#### Given instruction
For this exercise, copy out each line of the material below that includes "axis".

----- Supplied data

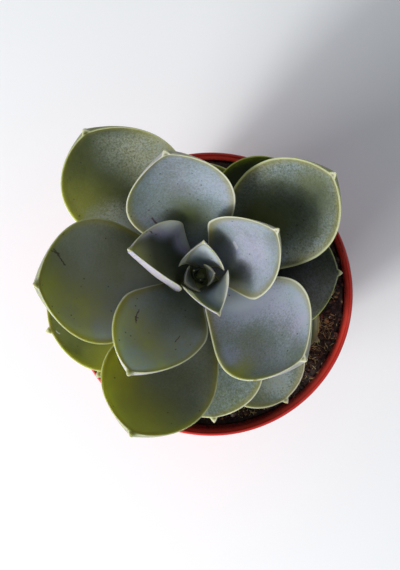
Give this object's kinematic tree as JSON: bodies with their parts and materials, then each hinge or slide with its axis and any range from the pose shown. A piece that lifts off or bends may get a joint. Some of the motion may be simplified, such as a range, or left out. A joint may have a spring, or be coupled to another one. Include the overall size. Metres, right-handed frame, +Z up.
{
  "type": "potted echeveria",
  "caption": "Rosette succulent with thick, cupped, pointed blue-green leaves on a short stem, growing in soil in a tapered round plastic nursery pot.",
  "frame": {"origin": "middle of the pot's flat underside, where the pot rests", "axes": "+Z up along the pot's axis; +X and +Y level, with the soil lowest towards -Y and the widest bare soil towards +X and -Y"},
  "size_m": [0.1109, 0.1078, 0.1479],
  "materials": {
    "pot": "satin",
    "soil": "matte",
    "stem": "matte",
    "leaf": "satin"
  },
  "bodies": {
    "root": {"pot": "pot", "soil": "soil", "stem": "stem", "leaf_01": "leaf", "leaf_02": "leaf", "leaf_03": "leaf", "leaf_04": "leaf", "leaf_05": "leaf", "leaf_06": "leaf", "leaf_07": "leaf", "leaf_08": "leaf", "leaf_09": "leaf", "leaf_10": "leaf", "leaf_11": "leaf", "leaf_12": "leaf", "leaf_13": "leaf", "leaf_14": "leaf", "leaf_15": "leaf", "leaf_16": "leaf", "leaf_17": "leaf", "leaf_18": "leaf", "leaf_19": "leaf", "leaf_20": "leaf", "leaf_21": "leaf", "leaf_22": "leaf", "leaf_23": "leaf", "leaf_24": "leaf"}
  },
  "joints": []
}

----------

#### Worked solution
Give this object's kinematic tree as JSON: bodies with their parts and materials, then each hinge or slide with its axis and any range from the pose shown. A piece that lifts off or bends may get a joint. Some of the motion may be simplified, such as a range, or left out. A joint may have a spring, or be coupled to another one. Include the overall size. Metres, right-handed frame, +Z up.
  "frame": {"origin": "middle of the pot's flat underside, where the pot rests", "axes": "+Z up along the pot's axis; +X and +Y level, with the soil lowest towards -Y and the widest bare soil towards +X and -Y"},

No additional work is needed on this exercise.